How much does manufacturing big data infrastructure cost? A focused Phase 1 implementation (predictive maintenance on 20–50 machines) typically costs $200,000–$500,000 in infrastructure and implementation, plus $100,000–$200,000 annually to operate. Enterprise-wide manufacturing analytics platforms are more expensive. The ROI calculation should compare against the specific cost of the problem you’re solving — unplanned downtime costs, scrap rates, inventory carrying costs.

Do we need to replace our ERP or MES to do this? No. Manufacturing big data analytics supplements existing systems — it reads data from your ERP and MES without replacing them. The integration is usually read-only (extracting data for analytics) rather than write-back (changing operational records). Starting with existing data in existing systems is typically the fastest path to value.

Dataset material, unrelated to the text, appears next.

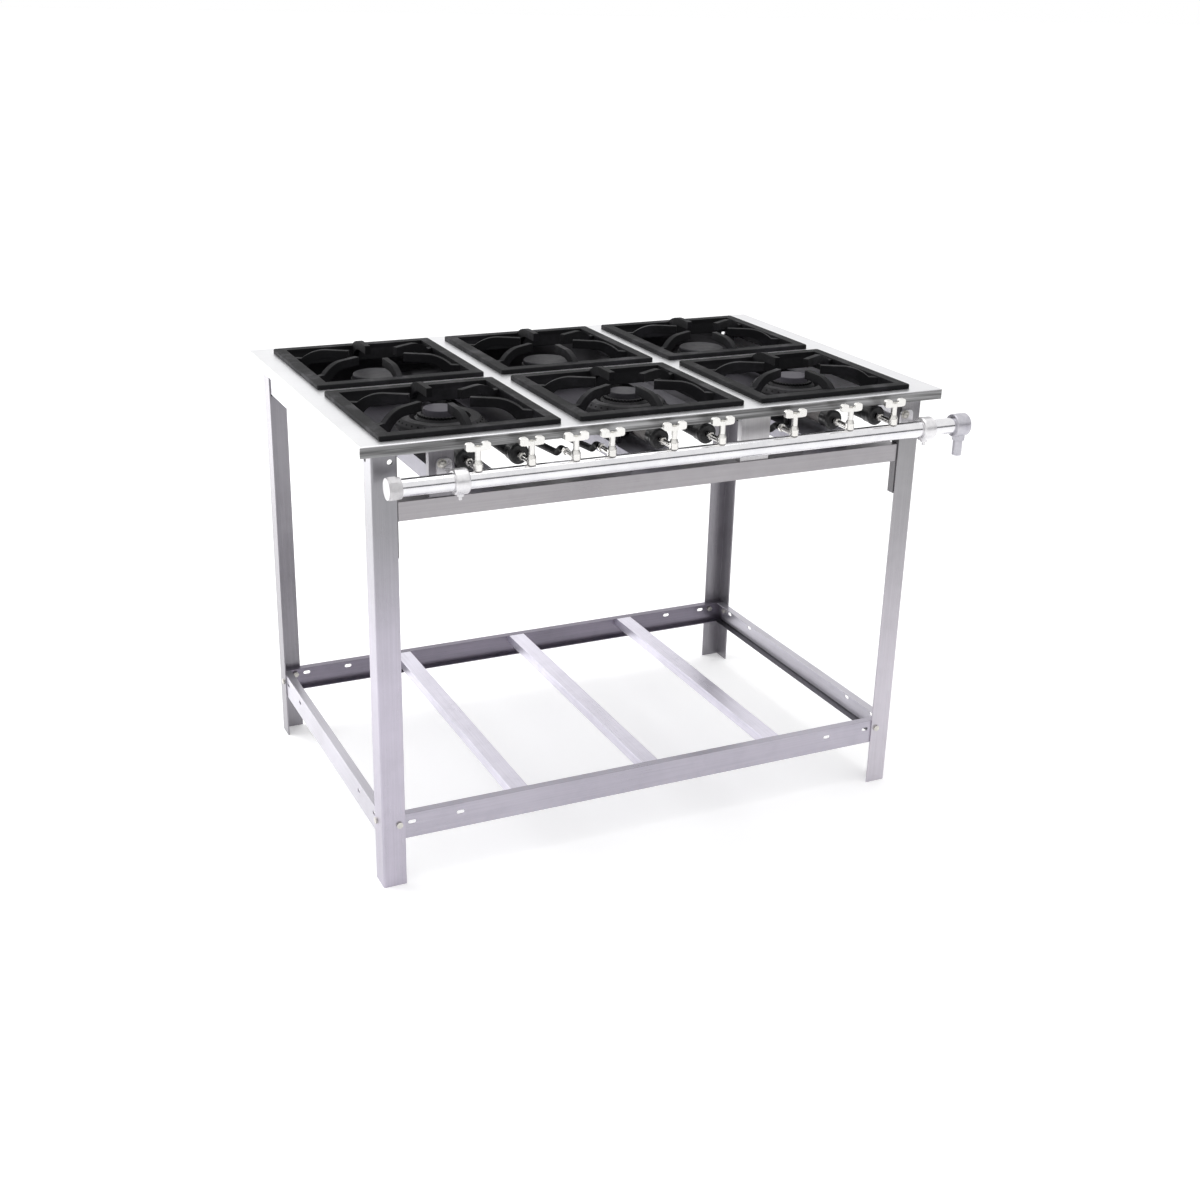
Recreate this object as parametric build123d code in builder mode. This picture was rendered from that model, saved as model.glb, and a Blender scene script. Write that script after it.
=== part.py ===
from build123d import *
import os

# Industrial gas stove with six cast iron grates on an open steel frame, sizes in millimetres.
# X runs to the right along the gas pipe, Y to the back and Z up. The origin lies on the floor, below the
# middle of everything that the stove spans, pipe included. Places in the plan are counted from the middle
# of the leg frame.

# Grates and the openings that they sit in
GRATE_SIZE = 300.0
RIM_HEIGHT = 8.0
RIM_WIDTH = 20.0
RIM_EDGE_R = 2.0
RIM_CORNER_R = 5.0
SKIRT_WALL = 6.0
SKIRT_DEPTH = 20.0
SKIRT_LEAN = 4.0
SKIRT_CLEARANCE = 3.0
OPENING_GAP = 2.0
OPENING_CORNER_R = 6.0
FINGER_COUNT = 6
FINGER_WIDTH = 10.0
FINGER_TIP_R = 50.0
FINGER_FLAT = 40.0
FINGER_RISE = 15.0
FINGER_HEIGHT = 15.0
FINGER_ROOT_DROP = 2.0

# Folded top sheet: what it leaves round the grates
SHEET_TOP = 777.0
SHEET_WALL = 2.0
COLUMN_GAP = 33.0
ROW_GAP = 36.0
SIDE_MARGIN = 45.5
FRONT_MARGIN = 19.0
BACK_MARGIN = 37.0
COLUMN_SHIFT = -9.0
LIP_DEPTH = 18.0
HEM_HEIGHT = 9.0
SHEET_EDGE_R = 1.8

# Leg frame, set in from the edges of the top sheet
SIDE_OVERHANG = 23.5
FRONT_OVERHANG = 24.0
BACK_OVERHANG = 6.0
LEG_FLANGE = 40.0
LEG_WALL = 2.5
LEG_BEND = 3.5
FOLD_WALL = 1.5
SEAT_GAP = 0.3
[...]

How long until we see ROI from predictive maintenance? For companies with sufficient sensor data history and documented maintenance events, the ML model can be trained and deployed in two to three months. The first cycle of prevented failures (models typically catch failures 14–30 days in advance) can occur within 30–60 days of deployment. Measured ROI is typically demonstrable within six to nine months of project start.

Conclusion

Manufacturing big data ROI is among the most measurable of any industry’s data investment. Prevented downtime has a known hourly cost. Reduced scrap is in the quality management system. Lower inventory carrying costs appear in the balance sheet. The financial case for starting is strong; the challenge is building the infrastructure correctly and sequencing use cases to demonstrate value before expanding scope.

Start with the use case that ties directly to your biggest operational cost. Build the minimum infrastructure required. Prove the ROI. Then expand.